A few years ago Mailman got a bit bitchy, and this was the first hint of the monster that it would eventually become.
Mailman insists on having a mailing list named “mailman” before it will even run–this is, ostensibly, for messages for the administrator(s) of the system. It used to be that you’d just create an alias for the purpose, but that is no longer considered sufficient by the mailman developers.
Anyway, this is a Virtualmin Professional system, installed with install.sh? If so, what OS/version? (The lack of this list would indicate a bug in the installer, because it’s supposed to create one.)

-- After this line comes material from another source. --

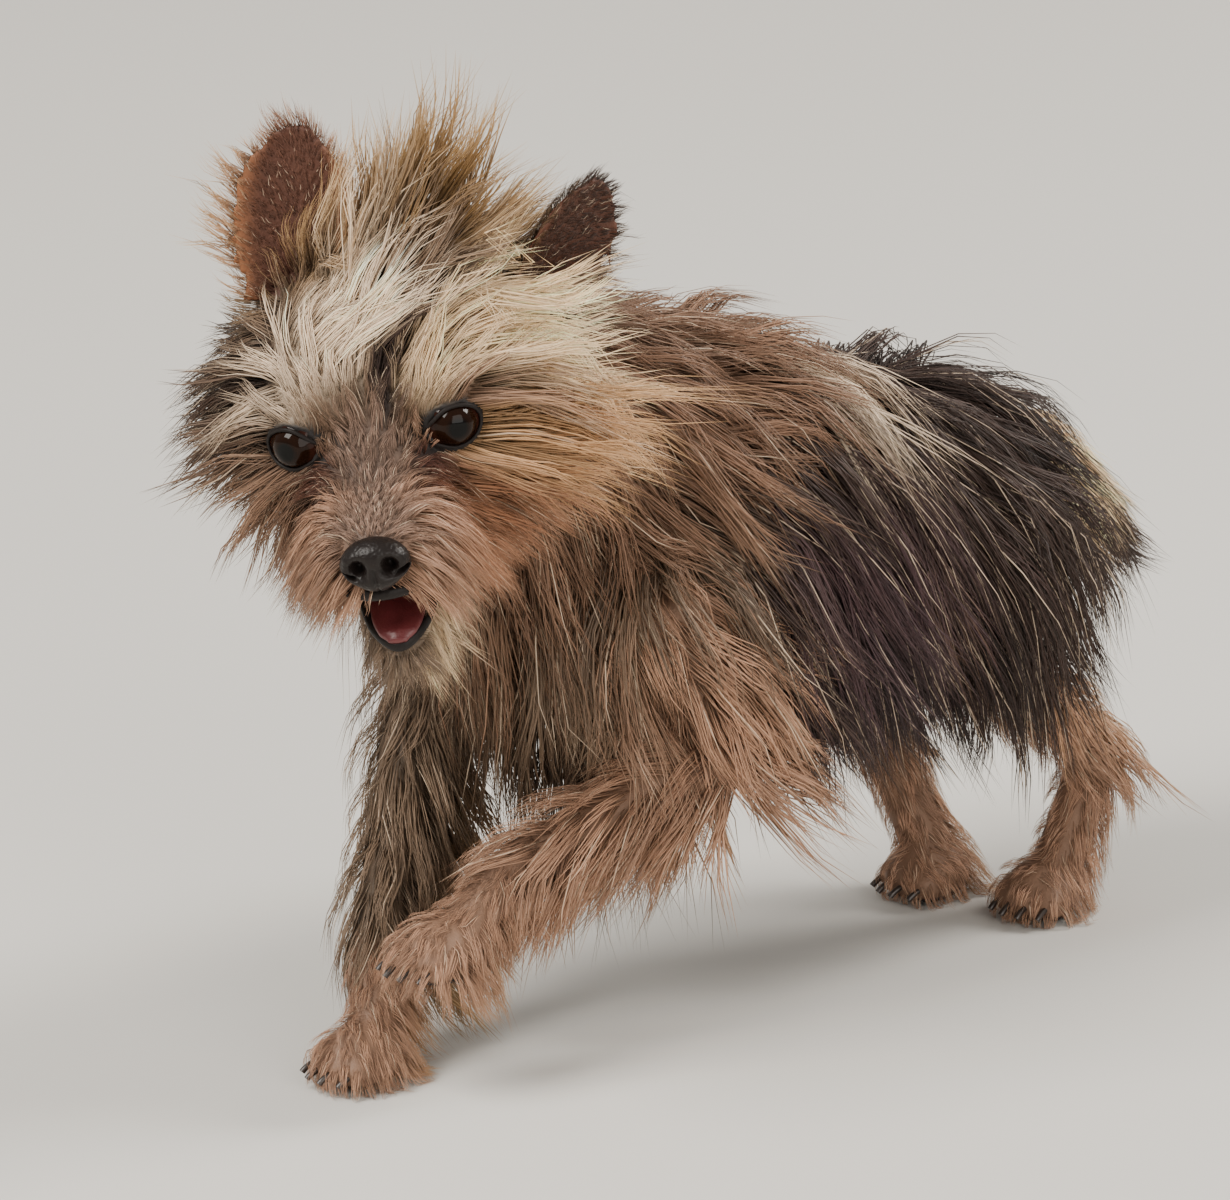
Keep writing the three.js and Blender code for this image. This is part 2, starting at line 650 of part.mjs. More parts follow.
// The ruff, in two rings that lie back over the shoulders and down the throat
const RUFF_RINGS = [
  { t: 0.66, count: 9, length: 52, wide: 7.5 },
  { t: 0.3, count: 9, length: 52, wide: 8.5 },
];
function neckLocks() {
  const locks = [];
  for (const [index, ring] of RUFF_RINGS.entries()) {
    for (let k = 0; k < ring.count; k++) {
      const angle = ((k + 0.5 * index) * 360) / ring.count;
      const low = (1 - Math.sin(rad(angle))) / 2;
      const aside = Math.cos(rad(angle)) * 0.15 + spread(0.1);
      const flow = vec(aside, mix(0.8, 0.2, low), mix(-0.5, -1, low)).normalize();
      const length = ring.length * (1 + spread(0.1));
      locks.push(lockOn(neckForm, ring.t, angle, { flow, stand: 0.3, length, wide: ring.wide }));
    }
  }
  return locks;
}

// Hair of the head in rings round the skull, from the brow to the nape. Each has how far along the skull it
// stands, the lowest lock in degrees from level, the number of locks on each side, their length, half width.
const SKULL_RINGS = [
  { t: 0.74, lowest: -44, count: 5, length: 46, wide: 6.2 },
  { t: 0.46, lowest: -54, count: 5, length: 48, wide: 7 },
  { t: 0.16, lowest: -36, count: 4, length: 42, wide: 8 },
];
const HIGHEST = 80;
// Ways of the hair as forwards, out to the side and up: level with the eyes, low on the cheeks, and on the
// crown, which the wind also blows to the left
const LEVEL_WAY = { left: [-0.65, 0.8, -0.15], right: [-0.65, 0.5, -0.15] };
const CHEEK_WAY = [-0.65, 0.5, -0.85];
const CROWN_WAY = [-0.5, 0.35, 0.62];
const CROWN_BLOWN = 0.3;
const blend = (from, to, share) => from.map((value, i) => mix(value, to[i], share));
// How far the hair at t and up degrees stands up as the crown does
const crownShare = (t, up) => smoothstep(up, 38, 78) * smoothstep(t, 0.3, 0.5);
function skullFlow(t, up, side) {
  const crown = crownShare(t, up);
  const low = smoothstep(-up, -10, 50);
  const beside = blend(side > 0 ? LEVEL_WAY.left : LEVEL_WAY.right, CHEEK_WAY, low);
  const [forward, outward, rise] = blend(beside, CROWN_WAY, crown);
  return headWay(forward + spread(0.1), side * outward + crown * CROWN_BLOWN, rise + spread(0.1));
}
// Moustache and whiskers on each side of the muzzle, as lines of: how far along it, degrees up from level,
// the way (forwards, out to the side, up), length and half width
const WHISKERS = [
  [0.86, -14, [-0.1, 0.7, -0.7], 24, 3.8],
  [0.66, -30, [-0.25, 0.65, -0.7], 32, 4.6],
  [0.6, 6, [-0.2, 0.95, -0.3], 40, 4.6],
  [0.4, -18, [-0.4, 0.8, -0.5], 44, 5.2],
  [0.3, 20, [-0.4, 0.95, -0.2], 46, 5.2],
];
// Single long locks, as lines of: how far along the skull, degrees round it from its left, the way,
// length and half width
const STRAY_LOCKS = [
  [0.7, 158, [-0.35, -0.95, 0.0], 38, 6.4],
  [0.62, 144, [-0.5, -0.9, 0.15], 36, 6.4],
  [0.76, 4, [-0.5, 0.95, -0.1], 58, 5.6],
  [0.5, 72, [-0.15, 0.35, 0.92], 52, 6.4],
  [0.5, 50, [-0.15, 0.6, 0.78], 44, 6.2],
  [0.56, 92, [-0.3, 0.12, 0.92], 38, 6],
];
const STRAY_HAIR = { thick: 1.2, tipLift: 15, stand: 0.8, droop: 0.4 };
const WHISKER_HAIR = { thick: 1.2, tipLift: 9, stand: 0.4, droop: 1.1 };
function headLocks() {
  const locks = [];
  for (const side of [1, -1]) {
    const around = (up) => (side > 0 ? up : 180 - up);
    for (const [index, ring] of SKULL_RINGS.entries()) {
      for (let k = 0; k < ring.count; k++) {
        const up = mix(ring.lowest, HIGHEST, (k + 0.4 * (index % 2)) / (ring.count - 0.6)) + spread(3);
        const flow = skullFlow(ring.t, up, side);
        const standing = crownShare(ring.t, up);
        const length = ring.length * (1 + spread(0.12));
        const tipLift = mix(9, 20, standing);
        const bent = { tipLift, stand: mix(0.3, 0.9, standing), droop: mix(0.7, 0.45, standing) };
        const rooted = { flow, length, wide: ring.wide, thick: 1.2, ...bent };
        locks.push(lockOn(skullForm, ring.t, around(up), rooted));
      }
    }
    for (const [t, up, [forward, outward, rise], length, wide] of WHISKERS) {
      const flow = headWay(forward, side * outward, rise);
      locks.push(lockOn(muzzleForm, t, around(up), { flow, length, wide, ...WHISKER_HAIR }));
    }
  }
  for (const [t, angle, way, length, wide] of STRAY_LOCKS) {
    locks.push(lockOn(skullForm, t, angle, { flow: headWay(...way), length, wide, ...STRAY_HAIR }));
  }
  return locks;
}

// The beard below the jaw, as lines of: how far along the jaw, and degrees round it
const BEARD_HAIR = { stand: 0.4, length: 26, wide: 4.6, thick: 1.2, tipLift: 5 };
const BEARD = [[0.84, 238], [0.84, 302], [0.55, 200], [0.5, 270], [0.55, 340]];
function jawLocks() {
  return BEARD.map(([t, angle]) => {
    const flow = headWay(-0.45, Math.cos(rad(angle)) * 0.35, -0.85);
    return lockOn(jawForm, t, angle, { flow, ...BEARD_HAIR });
  });
}

// The plume of the tail, as lines of: how far along the tail, and degrees round it
const PLUME = [
  ...[[0.2, 90], [0.3, 30], [0.3, 150], [0.5, 75], [0.5, 200]],
  ...[[0.5, 340], [0.7, 110], [0.7, 250], [0.9, 60], [0.9, 180]],
];
const PLUME_HAIR = { stand: 0.3, length: 32, wide: 4, thick: 1.2, lift: 1, tipLift: 4 };
function tailLocks() {
  return PLUME.map(([t, angle]) => {
    const flow = vec(Math.cos(rad(angle)) * -0.15 + spread(0.1), 0.62, -0.75).normalize();
    return lockOn(tailForm, t, angle, { flow, ...PLUME_HAIR });
  });
}

// Feathering of a leg: it lies down the limb on the outside and in front, and trails behind it
const FORE_TRAIL = vec(0, 0.9, -0.25);
const HIND_TRAIL = vec(0, 0.5, -0.7);
const FEATHER = { stand: 0.25, thick: 1.2, lift: 1, tipLift: 4 };
const FEATHER_ROWS = [270, 330]; // degrees round a left leg: behind, and behind on the outside
const mirrorRow = (angle, side) => (side > 0 ? angle : 540 - angle);
function legLocks(form, leg, { count, length, wide }) {
  const locks = [];
  const trail = leg.hind ? HIND_TRAIL : FORE_TRAIL;
  for (let k = 0; k < count; k++) {
    for (const [row, angle] of FEATHER_ROWS.entries()) {
      const t = 0.12 + (0.76 * (k + 0.4 * row)) / Math.max(1, count - 0.6);
      const flow = form.section(t).along.clone().multiplyScalar(0.7).add(trail).normalize();
      const sized = { length: length * (1 + spread(0.15)), wide: wide * (1 + spread(0.1)) };
      locks.push(lockOn(form, t, mirrorRow(angle, leg.side) + spread(8), { flow, ...FEATHER, ...sized }));
    }
  }
  return locks;
}
const FORE_HAIR = {
  upper: { count: 3, length: 40, wide: 5 },
  lower: { count: 4, length: 42, wide: 4.2 },
  paw: { count: 1, length: 16, wide: 3 },
};
const HIND_HAIR = {
  upper: { count: 1, length: 34, wide: 5 },
  lower: { count: 3, length: 30, wide: 3.8 },
  paw: { count: 1, length: 15, wide: 3 },
};

// Every node, in the order in which later ones are cut clear of earlier ones
const nodes = [];
const add = (name, look, shapes, carve = []) => nodes.push({ name, look, shapes, carve });
for (const [name, side] of [["eye_left", 1], ["eye_right", -1]]) {
  const centre = onHead(EYE.forward, (side * EYE.apart) / 2, 0);
  add(name, LOOKS.eye, [ball(centre, vec(1, 1, 1).multiplyScalar(2 * EYE.radius), [10, 8])]);
}
const noseSize = vec(NOSE.depth, NOSE.width, NOSE.height);
add("nose", LOOKS.leather, [ball(onHead(33, 0, -20), noseSize, [11, 7])], nostrils());
add("tongue", LOOKS.tongue, [tongueForm.shape()]);
for (const [side, ear] of Object.entries(ears)) add(`ear_${side}`, ear.look, [ear.shape(), ...ear.fringe()]);
add(
  "head",
  LOOKS.gold,
  [skullForm.shape(), muzzleForm.shape(), lids(1), lids(-1), lip(UPPER_LIP, LIP.upper), ...headLocks()],
  [lidOpening(1), lidOpening(-1)],
);
add("jaw", LOOKS.gold, [jawForm.shape(), lip(LOWER_LIP, LIP.lower), ...jawLocks()]);
add("neck", LOOKS.grey, [neckForm.shape(), ...neckLocks()]);
for (const [name, leg] of Object.entries(LEGS)) {
  const hair = leg.hind ? HIND_HAIR : FORE_HAIR;
  add(`${name}_paw`, LOOKS.tan, [leg.foot.shape(), ...pawShapes(leg), ...legLocks(leg.foot, leg, hair.paw)]);
  add(`${name}_lower_leg`, LOOKS.tan, [leg.lower.shape(), ...legLocks(leg.lower, leg, hair.lower)]);
  const look = leg.hind ? LOOKS.dark : LOOKS.grey;
  add(`${name}_upper_leg`, look, [leg.upper.shape(), ...legLocks(leg.upper, leg, hair.upper)]);
}
add("torso", LOOKS.dark, [torsoForm.shape(), ...torsoLocks()]);
add("tail", LOOKS.dark, [tailForm.shape(), ...tailLocks()]);

// Fuses each node, cuts it clear of all that stand before it and keeps its largest closed surface
const dog = new THREE.Group();
const before = [];
for (const node of nodes) {
  const fused = (extra) => fuse(node.shapes.map((shape) => solidOf(shape, extra)));
  let solid = fused(0).trimByPlane([0, 0, 1], FLOOR);
  if (before.length) solid = solid.subtract(fuse(before));
  if (node.carve.length) solid = solid.subtract(fuse(node.carve.map((shape) => solidOf(shape))));
  solid = largest(largest(solid).simplify(SMALLEST_EDGE));
  before.push(fused(GAP));
  const { vertProperties, triVerts, numProp } = solid.getMesh();
  const geometry = new THREE.BufferGeometry();
  geometry.setAttribute("position", new THREE.BufferAttribute(new Float32Array(vertProperties), numProp));
  geometry.setIndex(new THREE.BufferAttribute(new Uint32Array(triVerts), 1));
  geometry.computeVertexNormals();
  const mesh = new THREE.Mesh(geometry, new THREE.MeshStandardMaterial({ metalness: 0, ...node.look }));
  mesh.name = node.name;
  dog.add(mesh);
}

// The origin goes to the floor under the middle of the whole model
const whole = new THREE.Box3().setFromObject(dog);
const middle = whole.getCenter(vec(0, 0, 0));
dog.position.set(-middle.x, -middle.y, -whole.min.z);

export default dog;
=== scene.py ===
"""A Yorkshire terrier at a run, life size: skin, coat, eyes, nose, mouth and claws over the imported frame."""

import math

import bpy
import numpy as np
from bpy.props import FloatProperty, FloatVectorProperty, IntProperty, PointerProperty
from mathutils import Matrix, Vector
from mathutils.bvhtree import BVHTree
from mathutils.kdtree import KDTree


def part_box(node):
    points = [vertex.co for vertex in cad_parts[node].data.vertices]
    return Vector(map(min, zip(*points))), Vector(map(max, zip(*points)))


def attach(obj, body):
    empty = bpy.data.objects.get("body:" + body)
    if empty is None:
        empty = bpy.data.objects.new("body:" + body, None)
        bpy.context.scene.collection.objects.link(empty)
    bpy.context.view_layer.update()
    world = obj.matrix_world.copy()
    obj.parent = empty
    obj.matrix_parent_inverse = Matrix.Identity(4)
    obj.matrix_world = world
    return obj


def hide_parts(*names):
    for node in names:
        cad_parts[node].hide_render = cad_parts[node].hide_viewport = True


bl_info = {
    "name": "Running Yorkshire Terrier",
    "version": (1, 0, 0),
    "blender": (4, 5, 0),
    "location": "3D Viewport > Sidebar > Terrier",
    "description": "Builds a life-size terrier at a run, with its long coat",
    "category": "Object",
}

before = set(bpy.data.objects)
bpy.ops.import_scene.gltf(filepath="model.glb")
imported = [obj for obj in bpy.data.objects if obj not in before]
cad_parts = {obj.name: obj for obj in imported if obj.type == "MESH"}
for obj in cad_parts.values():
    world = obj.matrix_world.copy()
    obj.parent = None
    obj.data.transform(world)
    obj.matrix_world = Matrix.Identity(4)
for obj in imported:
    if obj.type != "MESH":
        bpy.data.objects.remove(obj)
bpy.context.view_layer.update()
BODY = "root"

# Shapes are worked out in millimetres, with +X the left side, -Y the front and the floor at zero.
MM = 0.001
# The head's middle lies between its eyes. It is turned, nodded and tilted by degrees.
HEAD_AT = np.array([16.0, -24.0, 177.0])
HEAD_TURN = 40
HEAD_NOD = 7
HEAD_TILT = 10
HEAD = np.array(
    Matrix.Rotation(math.radians(HEAD_TURN - 90), 3, "Z")
    @ Matrix.Rotation(math.radians(HEAD_NOD), 3, "Y")
    @ Matrix.Rotation(math.radians(HEAD_TILT), 3, "X")
)
EYE_RADIUS = 8.0
EYE_APART = 36.0
EYE_FORWARD = -4.0
EYE_LOOKS_OUT = 24
SEED = 7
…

To resolve the problem, find the newlist command (depends on your OS/version) and use it to create a list named "mailman" with your email address as the administrator. Follow the instructions it provides and add the aliases that it prints out when the list is created to your /etc/aliases file. Save it, and run "newaliases".
Once that’s done Mailman will fire right up.
Actually, now that I think of it…Jamie might have added an automatic way to do this in the virtualmin-mailman module. See if there’s a button for it or something in that module…might save you a little time.
Yeah, this is to deal with the fact that Mailman hates virtual hosting.
Seriously, it’s possible to make it all work on a “normal” URL, but you have to create a special domain for it that is not subject to suexec. It’s a bit tricky, because Mailman has to run as the Apache user. The only way we could get around that would be a private installation of mailman per domain, which is even uglier.